When you call printf("Hello, world!\n")
, the internal implementation walks through each character of the formatted string and sends it one by one using your uart_putc_wrapper
— which ultimately talks to the UART hardware.
With this setup, you now have formatted text output directly from your bare-metal kernel (no screen or OS required).
printf
in Exception Handlers
One of the best parts about having printf
working in a bare-metal environment is that you can now use it inside your exception handlers. This is incredibly helpful when something goes wrong and you want to know exactly what caused it.

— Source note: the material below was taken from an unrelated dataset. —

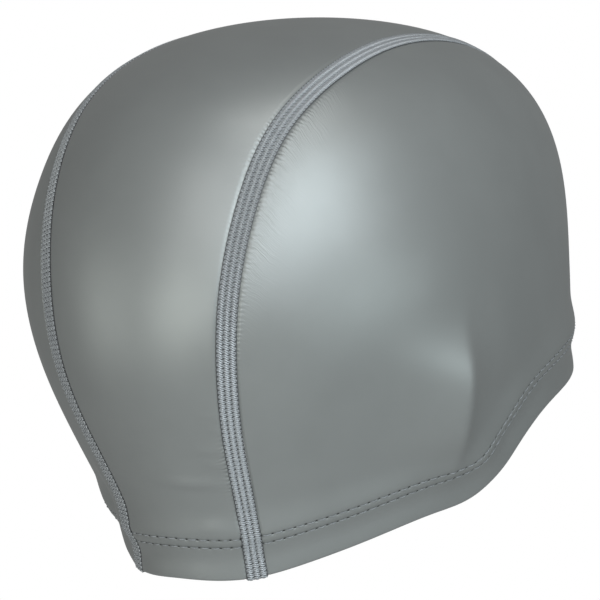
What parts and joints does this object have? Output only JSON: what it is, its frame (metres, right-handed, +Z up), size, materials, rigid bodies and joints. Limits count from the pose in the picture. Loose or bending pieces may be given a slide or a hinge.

For example, here’s what our exception handler might look like now:
extern "C" void exc_handler(unsigned long type, unsigned long esr,
unsigned long elr, unsigned long spsr,
unsigned long far) {
printf("\n=== Exception Handler Triggered ===\n");
printf("Type : %lu\n", type);
printf("ESR_EL1 : 0x%lx\n", esr);
printf("ELR_EL1 : 0x%lx\n", elr);
printf("SPSR_EL1: 0x%lx\n", spsr);
printf("FAR_EL1 : 0x%lx\n", far);
while (1); // halt
}
With this in place, if your code triggers a synchronous exception or an invalid memory access, the handler will print out a full register dump over UART. That means you can immediately see the cause of the fault, what kind it was, where it happened, what the CPU state was, and what memory address was involved.
Before printf
, debugging these issues meant blinking LEDs, setting up semihosting, or just guessing. Now, we can see the information from serial output.